Lakeside's diversity tide ebbed until 1999, when Bernie Noe came on as the new headmaster. If the board of trustees wanted a forceful leader, it got one in Noe, who came to the school from the prestigious Sidwell Friends School in Washington, D.C.—the alma mater of Chelsea Clinton and current school of Malia and Sasha Obama—where he had been the Upper School principal.

Noe is a short, energetic man about fifty years old. He still has a somewhat boyish look—his hair, though now silver, is parted in the middle and falls down across his forehead. His tan sports jacket and tightly knotted tie add to the preppy look. From his office windows, which offer a view over the Lakeside quad, you can see students trundling between classes with backpacks slung over one shoulder. Inside, large, framed posters of Gandhi and Martin Luther King Jr. hang on the walls. When he speaks, Noe, who has spent his career educating the children of the rich and powerful, emanates an unwavering belief in his ideas.

From the moment he arrived at Lakeside in 1999, Noe proceeded as if his intention was to raise Lakeside to the level where its national reputation would be on a par with his former employer. He started by shaking up the old guard. Noe instituted a formal faculty review process, which the school had not had before (the classrooms had been basically the fiefdoms of individual teachers). Several teachers who had been at the school for years either left or were told that their services were no longer needed.
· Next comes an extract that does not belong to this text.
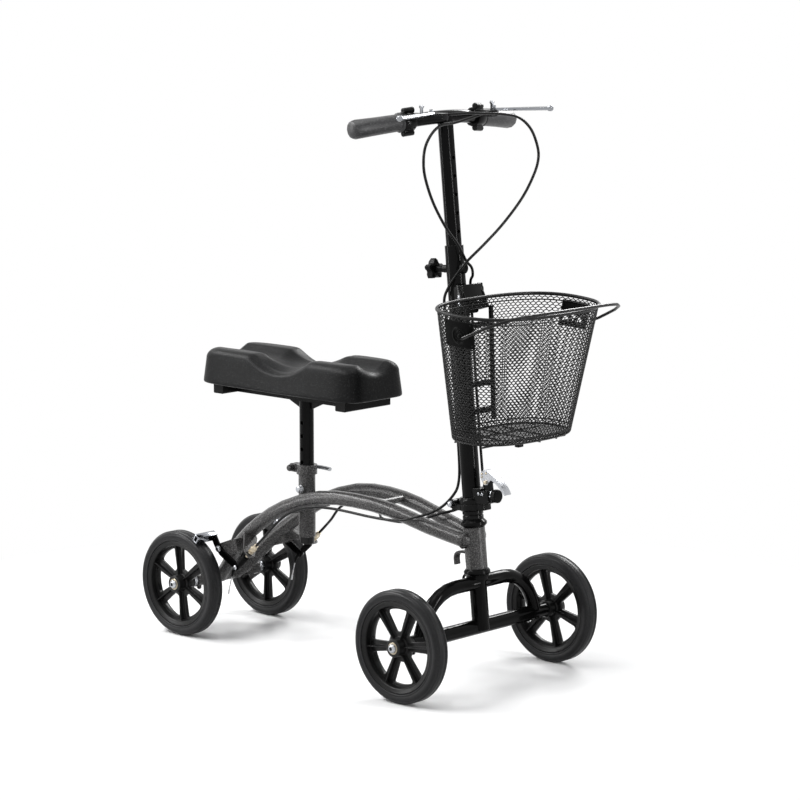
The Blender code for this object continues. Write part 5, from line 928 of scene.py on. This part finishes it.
# Each cable's four lengths: the loop, down the column, past the steering, along the frame.
ROUTES = {
    "right": [
        [fore(BARREL_AHEAD, -BARREL_LEFT, BARREL_Z)]
        + in_mm(at, (287, -10, 961), (293, 30, 959), (298, 70, 956), (302, 105, 949), (307, 129, 930),
                (313, 139, 903), (318, 137, 880), (319, 124, 853), (316, 98, 816), (309, 59, 776),
                (301, 21, 744), (290, -11, 716)),
        in_mm(column, (22, -20.5, 596), (2, -23.5, 573), (-15, -17.5, 551), (-22.5, -6, 515),
              (-20.5, -2, 450), (-20.5, -2, 350), (-20.5, -3, 272), (-22.5, -7, 239), (-30, -12, 222)),
        in_mm(at, (248, -21, 299), (229, -34, 285), (205, -45, 276), (180, -49.5, 268), (143.5, -50, 264)),
        in_mm(at, (100, -51, 264), (55, -51.7, 265.7), (15, -53, 266.5), (-20, -59, 265), (-53.3, -64, 258),
              (-93.3, -68, 236.6))],
    "left": [
        [fore(BARREL_AHEAD, BARREL_LEFT, BARREL_Z)]
        + in_mm(at, (278, 10, 952), (279, -30, 946), (282, -65, 944), (289, -95, 934), (295, -119, 914),
                (300, -130, 890), (302, -128, 862), (301, -108, 821), (296, -72, 778), (289, -33, 745),
                (282, -5, 716)),
        in_mm(column, (27.5, 9, 604), (18, 21.5, 590), (9, 24, 575), (8, 24, 520), (10, 20, 450),
              (11, 18.5, 350), (11, 19, 262), (6, 27, 234), (-13, 30, 216)),
        in_mm(at, (256, 30, 296), (235, 24, 283), (212, 10, 275), (185, -5, 264), (152, -15, 256),
              (120, -20.5, 255.5)),
        in_mm(at, (95, -12, 255), (70, 10, 256), (40, 30, 259), (5, 44, 261), (-35, 53, 258),
              (-75, 61, 240), (-105, 69, 213))],
}
# The body at each end of a length, and a start and an end place for each.
LENGTHS = {"loop": ("handlebar", "column", at(0.3, 0, 0.93), at(0.286, 0, 0.74)),
           "column": ("column", "fork", column(0, 0, 0.33), column(0, 0, 0.225)),
           "steer": ("fork", "frame", None, None), "frame": ("frame", None, None, None)}


def make_cables():
    """Two cables, cut into lengths. The length along the frame rides on it; the others are tied to no body.
    """
    for word, s in SIDES:
        route, splits = [], [0]
        for length in ROUTES[word]:
            route += length
            splits.append((len(route) - 1) * CABLE_STEPS)
        stop = at(STOP.x, BRAKE_Y * s, STOP.z)
        line = smooth(route + [stop + PULL * 0.044, stop + PULL * 0.0243], CABLE_STEPS)
        splits[-1] = len(line) - 1
        for where, first, last in zip(LENGTHS, splits, splits[1:]):
            points = line[first:last + 1]
            bm = bmesh.new()
            tube(bm, points, CABLE_R, 12)
            body, other, start, end = LENGTHS[where]
            made = piece(f"brake_cable_{where}_{word}", bm, "cable", None if other else body,
                         replaces=[f"cable_{where}_{word}"])
            if other:
                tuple(start or points[0])
                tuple(end or points[-1])
                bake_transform(made)


# axle bolts
TUBE_ENDS = {"front": 0.17, "rear": 0.078}
SHANK_R, SPACER_R, GAP = 0.0038, 0.0117, 0.0003


def make_axle_bolts():
    """Dome heads with a socket, and spacers between the wheels and the axle tubes."""
    head = [(SHANK_R, 0.0009), (0.0078, 0.0009), (0.008, 0.0016), (0.0074, 0.0034), (0.006, 0.005),
            (0.0044, 0.0059), (0.0034, 0.0062), (0.0031, 0.0058), (0.003, 0.003), (0, 0.0026)]
    socket = [(0, 0.0028), (0.0029, 0.0032), (0.0029, 0.0036), (0, 0.0034)]
    for wheel, end, s in WHEELS:
        hub, body = middle(f"tyre_{wheel}"), BODY_OF[f"axle_bolt_{wheel}"]
        inner, outer = TUBE_ENDS[end] - abs(hub.y), -HUB_HALF - GAP
        shank = [(0, inner - 0.0255), (SHANK_R, inner - 0.0255), (SHANK_R, inner + GAP)]
        spacer = [(SPACER_R - 0.0005, inner + GAP), (SPACER_R, inner + 0.0008), (SPACER_R, outer - 0.0005),
                  (SPACER_R - 0.0005, outer), (SHANK_R, outer)]
        profile = shank + spacer + [(r, HUB_HALF + a) for r, a in head]
        piece(f"dome_bolt_{wheel}", spun(bmesh.new(), hub, Y * s, profile, 36), "zinc", body,
              replaces=[f"axle_bolt_{wheel}"])
        bm = spun(bmesh.new(), hub + Y * s * HUB_HALF, Y * s, socket, 6)
        piece(f"bolt_socket_{wheel}", bm, "satin_black", body)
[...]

In 2003, Noe shifted the focus to where the school was going in the next decade. “We held a retreat,” Noe tells me. “All the faculty, the board of trustees, the parents' association, the alumni association, representatives from the staff, representatives from the student body, and we looked at the mission statement and said, ‘What do we need to do here? What will these kids need to know graduating into this new world?' The two conclusions were: We need to be a more diverse community—at the adult and student level we need to be better at doing diversity. And we need to be teaching the kids about a global world.”